In coming to that conclusion, after careful examination of CROA 2831, I am satisfied that that precedent must be distinguished. At issue in CROA 2831 was whether an arbitrary payment for travel time before going on and after coming off duty could be said to be "earnings" on a tour of duty for the purposes of holiday pay. Given the specific facts and language there under consideration the conclusion was that an arbitrary payment to time outside the tour of duty would not constitute such earnings. That is clearly a different and distinguishable circumstance from the case at hand.

For the reasons related above, I am satisfied that the hot meal allowance, which in essence is a payment in exchange for time not taken for a meal to which employees are otherwise entitled, can and must be fairly characterized as part of "actual time lost" for the purposes of article 75.3 of the collective agreement.
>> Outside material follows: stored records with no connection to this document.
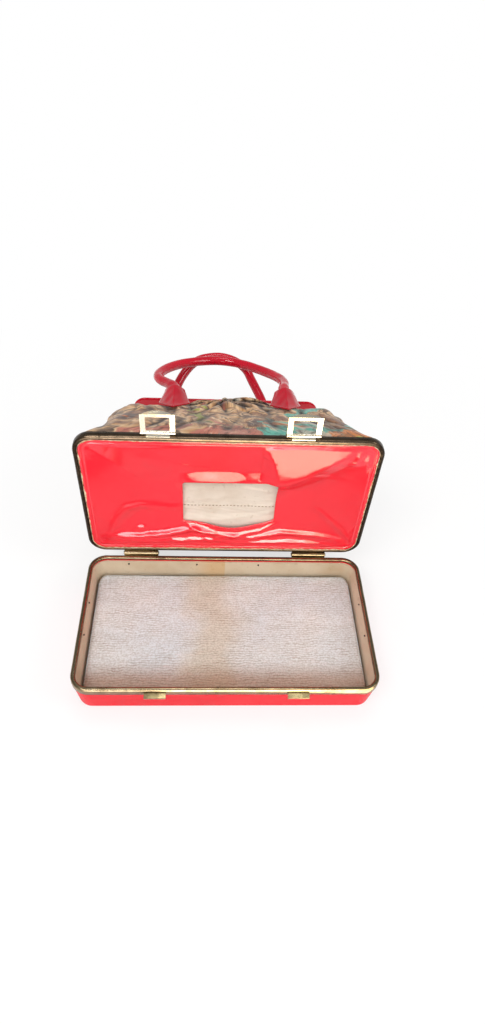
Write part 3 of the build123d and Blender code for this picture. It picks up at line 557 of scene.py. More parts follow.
# Metal channels round the tray's and the bag's mouths
# Profile of the channel: how far in from the rims' outline and how far from the mating face, in mm. The ribs and
# the near-black darkening, partly tarnish and partly painted shade, show on the short sides, where |x| passes
# endsFrom.
channel = {"wall": 8.0, "wallStep": 5.0, "outerRound": 2.3, "innerRound": 1.7, "innerInside": 1.1, "lip": 5.2,
           "curl": 3.1, "sheet": 0.8, "gap": 0.25, "rib": 2.3, "dent": 0.10,
           "endsFrom": 146.0, "endsBlend": 12.0}


def makeChannel(name, place, side, ribHeight, endTarnishAndShade, lipTarnishAndShade):
    # A bent sheet swept round the rim: wall, rounded edge, lip and its curl, then back along its inside.
    # side is 1 above the mating face and -1 below it.
    c = channel
    a = np.linspace(0, pi / 2, 7)
    leaving, arriving = 1 - np.cos(a), 1 - np.sin(a)
    lip, sheet, roundOut, roundIn = c["lip"], c["sheet"], c["outerRound"], c["innerRound"]
    inset = np.concatenate([[0, 0], roundOut * leaving, lip - roundIn * arriving, [lip, lip - sheet],
                            lip - sheet - c["innerInside"] * leaving, sheet + (roundOut - sheet) * arriving,
                            [sheet]])
    height = np.concatenate([[c["wall"], c["wallStep"]], roundOut * arriving, roundIn * leaving,
                             [c["curl"], c["curl"]], sheet + c["innerInside"] * arriving,
                             sheet + (roundOut - sheet) * leaving, [c["wall"]]])
    # rows 0 to 8 are the wall and the rounded edge, 9 to 17 the lip and its curl, the others the inside
    row = np.arange(len(inset))[:, None]
    inset, height = inset[:, None], height[:, None]
    u = ringSteps(260, 34, 420)[None, :]
    x, y, nx, ny = rimRing(inset, u)
    rimX, rimY, _, _ = rimRing(0.0, u[0])
    s = lineSteps(rimX, rimY)[None, :]
    ends = ease((np.abs(rimX) - c["endsFrom"]) / c["endsBlend"])[None, :]
    outside = (inset < 3.2) & (row < 12)
    wander = 1.5 * waveNoise(s, 0 * s, 131, 40.0)
    rib = ribHeight * (np.abs(np.sin(pi * (s + wander) / c["rib"])) - 1.0) * ends
    dent = c["dent"] * (waveNoise(s, inset * 6, 132, 19.0) - 1.0)
    push = (rib + dent) * outside
    x, y = x + nx * push, y + ny * push
    z = side * (c["gap"] + height)
    # painted shade and painted dark reflection, partly tarnish: the short sides, the lip's inner half and the
    # top of the outer wall go towards near black
    onLip = ease((inset - 3.9) / 0.8) * (row > 8) * (row < 20)
    atWall = 0.55 * (height > 4.0) * (inset < 0.5)
    blotch = 0.86 + 0.3 * waveNoise(s, inset * 5, 133, 9.0)
    stain = np.clip(np.maximum(ends * endTarnishAndShade, lipTarnishAndShade * (onLip + atWall)) * blotch, 0, 1)
    piece = gridMesh(name, place(x, y, z), loopU=True, loopV=True, marks={"tarnishAndShade": stain})
    closeMesh(piece)
    return piece


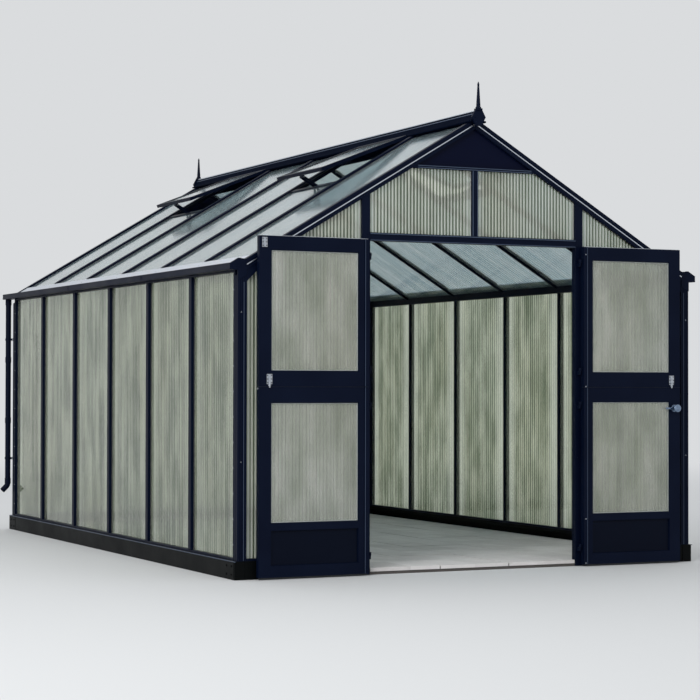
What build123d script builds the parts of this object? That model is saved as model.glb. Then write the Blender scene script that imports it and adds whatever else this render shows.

Most fundamentally, there can be no doubt but that the grievor would have received that payment for the time which he otherwise would have worked on the tour of duty in question, but for his participation in the meeting of the Health & Safety Committee on December 5, 2002.

For all of the foregoing reasons the grievance is allowed. The Arbitrator directs that the Company pay forthwith to the grievor the sum of $37.24 as a payment relating to actual time lost on the day in question.